Common Mistakes & Tips

• Incorrectly applying combinations: Ensure you use combinations ($^nC_r$) and not permutations ($^nP_r$) when the order of selection does not matter (e.g., drawing balls from a bag).
• Forgetting the Law of Total Probability: In multi-stage experiments where the outcome of the first stage affects the second, remember to sum the probabilities of each scenario multiplied by their respective conditional probabilities.
• Arithmetic Errors: Calculations involving fractions and binomial coefficients can be tedious. Double-check your arithmetic, especially when finding common denominators and simplifying fractions.

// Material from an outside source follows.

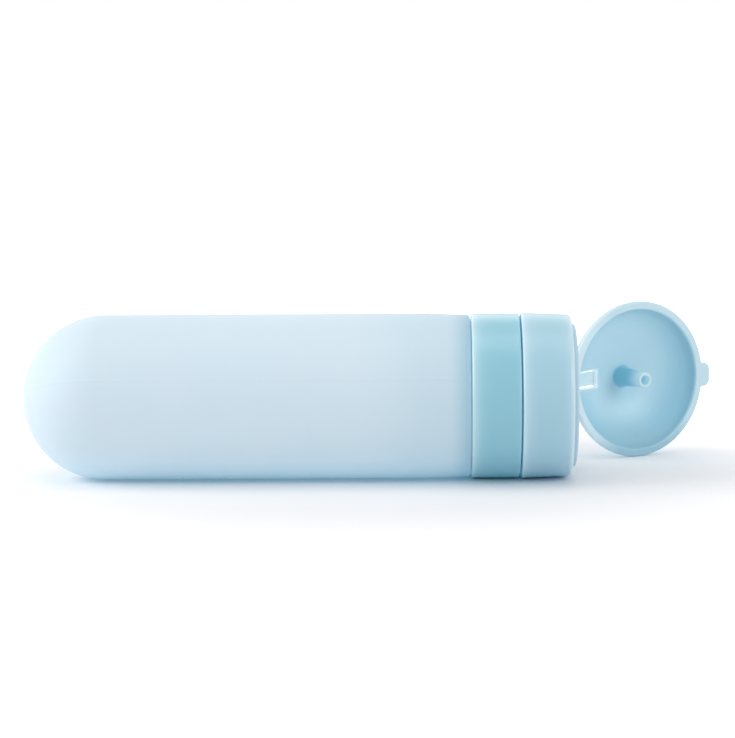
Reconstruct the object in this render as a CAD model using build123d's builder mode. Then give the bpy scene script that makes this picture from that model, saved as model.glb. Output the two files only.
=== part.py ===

A common LCM can save time and reduce errors.
• Boundary Conditions: Remember that $^nC_r = 0$ if $r > n$. While not critical in this specific problem (since the maximum die roll is 6, which is also the number of white balls), it's a vital consideration for similar problems.

Summary

The problem requires calculating the probability of drawing only white balls after a die roll determines the number of balls to be drawn. We applied the Law of Total Probability, summing the products of the probability of each die roll outcome (1/6 for each) and the conditional probability of drawing all white balls for that specific number of draws. Each conditional probability was calculated using combinations, representing the ratio of ways to choose white balls to the total ways to choose any balls. After calculating these values for each possible die roll (1 to 6) and summing them up, we found the total probability to be $\frac{1}{5}$.

Final Answer

The probability that all the balls drawn are white is $\boxed{\frac{1}{5}}$, which corresponds to option (C).